In horizontal federated learning, if the model weight matrix after local training on the client is $W$ , the attacker can use $W$ to restore the training dataset[1] of the user because the model “remembers” the features of the training set during the training process.

MindSpore Federated provides a LDP-based secure aggregation algorithm to prevent privacy data leakage when local models are migrated to the cloud.

The MindSpore Federated client generates a differential noise matrix $G$ that has the same dimension as the local model $W$ , and then adds the two to obtain a weight $W_{p}$ that meets the differential privacy definition:

W_{p} = W + G

The MindSpore Federated client uploads the noise-added model $W_{p}$ to the cloud server for federated aggregation. The noise matrix $G$ is equivalent to adding a layer of mask to the original model, which reduces the risk of sensitive data leakage from models and affects the convergence of model training. How to achieve a better balance between model privacy and usability is still a question worth studying. Experiments show that when the number of participants $n$ is large enough (generally more than 1000), most of the noises can cancel each other, and the LDP mechanism has no obvious impact on the accuracy and convergence of the aggregation model.

Usage

Local differential privacy training currently only supports cross device scenarios. Enabling differential privacy training is simple. You only need to set the encrypt_train_type field to DP_ENCRYPT via yaml when starting the cloud-side service.

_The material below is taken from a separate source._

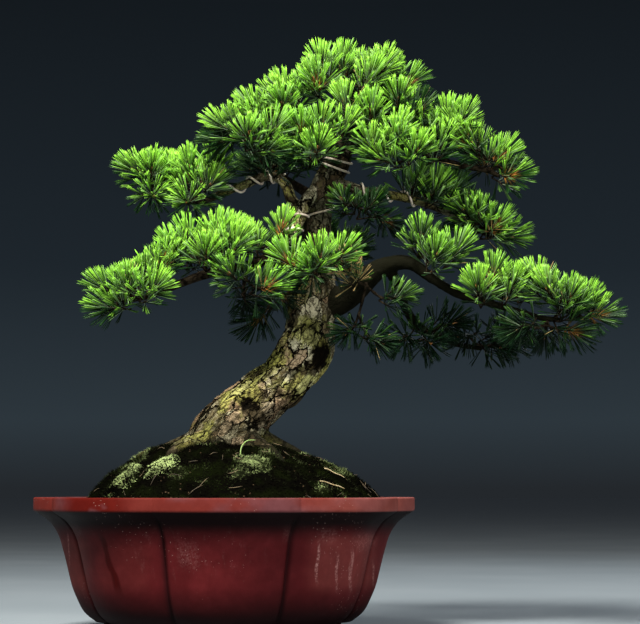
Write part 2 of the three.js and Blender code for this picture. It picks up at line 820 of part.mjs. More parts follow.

In addition, to control the effect of privacy protection, three parameters are provided: dp_eps, dp_delta, and dp_norm_clip. They are also set through the yaml file.

The valid value range of dp_eps and dp_norm_clip is greater than 0. The legal range of dp_delta is 0<dp_delta<1. In general, the smaller dp_eps and dp_delta are, the better the privacy protection will be, but the greater the impact on the convergence of the model. It is recommended that dp_delta be taken as the inverse of the number of clients and dp_eps be greater than 50.

dp_norm_clip is the adjustment coefficient of the model weight before noise is added to the model weight by the LDP mechanism. It affects the convergence of the model. The recommended value ranges from 0.5 to 2.

References

[1] Ligeng Zhu, Zhijian Liu, and Song Han. Deep Leakage from Gradients. NeurIPS, 2019.